Your mortgage, any liens, and back taxes all get paid from your sale proceeds at closing - you do not need to pay them off in advance. The escrow company handles the payoff coordination directly with your lender and any lien holders. You receive whatever is left after those balances are cleared. If you owe more than the property is worth, that is a short sale situation and requires lender approval, but in most cases the math works out and sellers walk away with a clean title transfer and a check.
Washington's Real Estate Excise Tax (REET) is a graduated tax on the sale price of the property - and by custom, the seller pays it at closing. On a Burien home priced around the $650,000 median, REET runs roughly $12,000 to $14,000 depending on the applicable rate tiers. That is a line item that eats into your net proceeds whether you list with an agent or sell to a cash buyer.
In a cash sale with us, REET still applies - we do not eliminate it. What you do eliminate is the 5 to 6 percent agent commission (roughly $32,500 to $39,000 on a $650,000 home) plus repair costs, staging, and carrying costs during those 71 days on market. For most sellers, the cash-sale net is competitive even after REET. We will show you the full numbers before you decide anything. You can also review general Washington real estate seller resources from the Northwest MLS for more context on closing cost expectations.

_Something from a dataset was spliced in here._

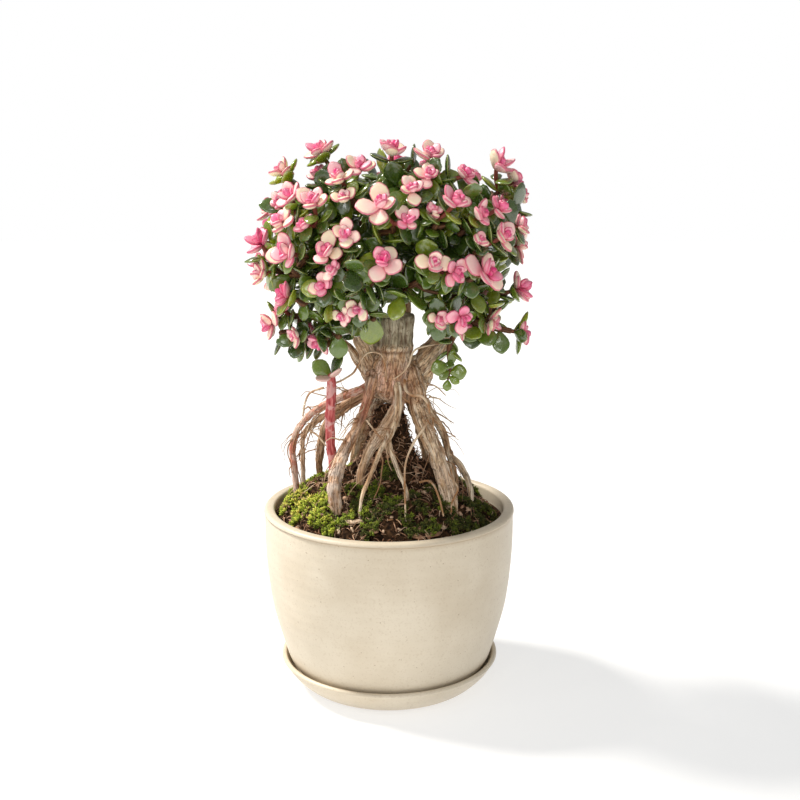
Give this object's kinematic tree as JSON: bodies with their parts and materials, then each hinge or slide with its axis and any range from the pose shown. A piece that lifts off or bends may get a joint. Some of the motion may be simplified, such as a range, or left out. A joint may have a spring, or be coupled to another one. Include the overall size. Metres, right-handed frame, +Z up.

If the property was titled solely in the deceased owner's name, yes - Washington requires the estate to go through probate in superior court before a deed can be transferred. The court appoints a personal representative (sometimes called an executor) who gets the legal authority to sign on behalf of the estate. If the will or letters of administration grant nonintervention powers, the personal representative can accept an offer and close without a separate court order for the sale, which significantly speeds things up. Without those powers, you need court approval for the transaction.
The good news: you can accept a cash offer and open escrow while probate is still in process, then close once the personal representative has authority. We have worked through this before and can work around your timeline. The benefits of selling your house for cash are often amplified for inherited properties where heirs want a clean, fast exit.
Washington uses primarily non-judicial foreclosure, which moves faster than a court-supervised process. Here is the rough sequence: the lender cannot start formal proceedings until you are at least 90 days delinquent. Before recording a Notice of Default, they must send a pre-foreclosure notice at least 30 days prior. After the Notice of Default is recorded and served, a Notice of Trustee's Sale must be issued at least 120 days before the auction. Washington's Foreclosure Fairness Act can add time if you request mediation. All told, most non-judicial foreclosures run about 7 to 9 months from the first missed payment to the auction date.
A cash sale can interrupt this process at any point before the trustee's auction. Even if you are several months in, there is likely still time. Contact us early - the more runway you have, the more options you have.
iBuyers like Zillow Offers (now discontinued in most markets) or Opendoor typically charge service fees of 5 to 8 percent on top of offering below market value - so you pay both a discount and a fee. Their automated valuations also struggle with Burien's mixed housing stock, where a Seahurst home with water views and a Highline rental property a few miles away can look similar on paper but carry very different values in practice.
Our offer is based on a real local analysis - comparable sales, condition, and what the property would sell for after repairs. We charge no fees and no commissions. The offer we give you is what you get, minus only your existing payoffs and REET at closing. Whether our number beats an iBuyer estimate depends on your specific property, but you should compare actual net proceeds, not just headline offer prices.
Leave what you do not want. Seriously - furniture, appliances, boxes in the garage, whatever. We handle cleanout after closing. You are not obligated to haul anything out before the sale. Just take what matters to you and go.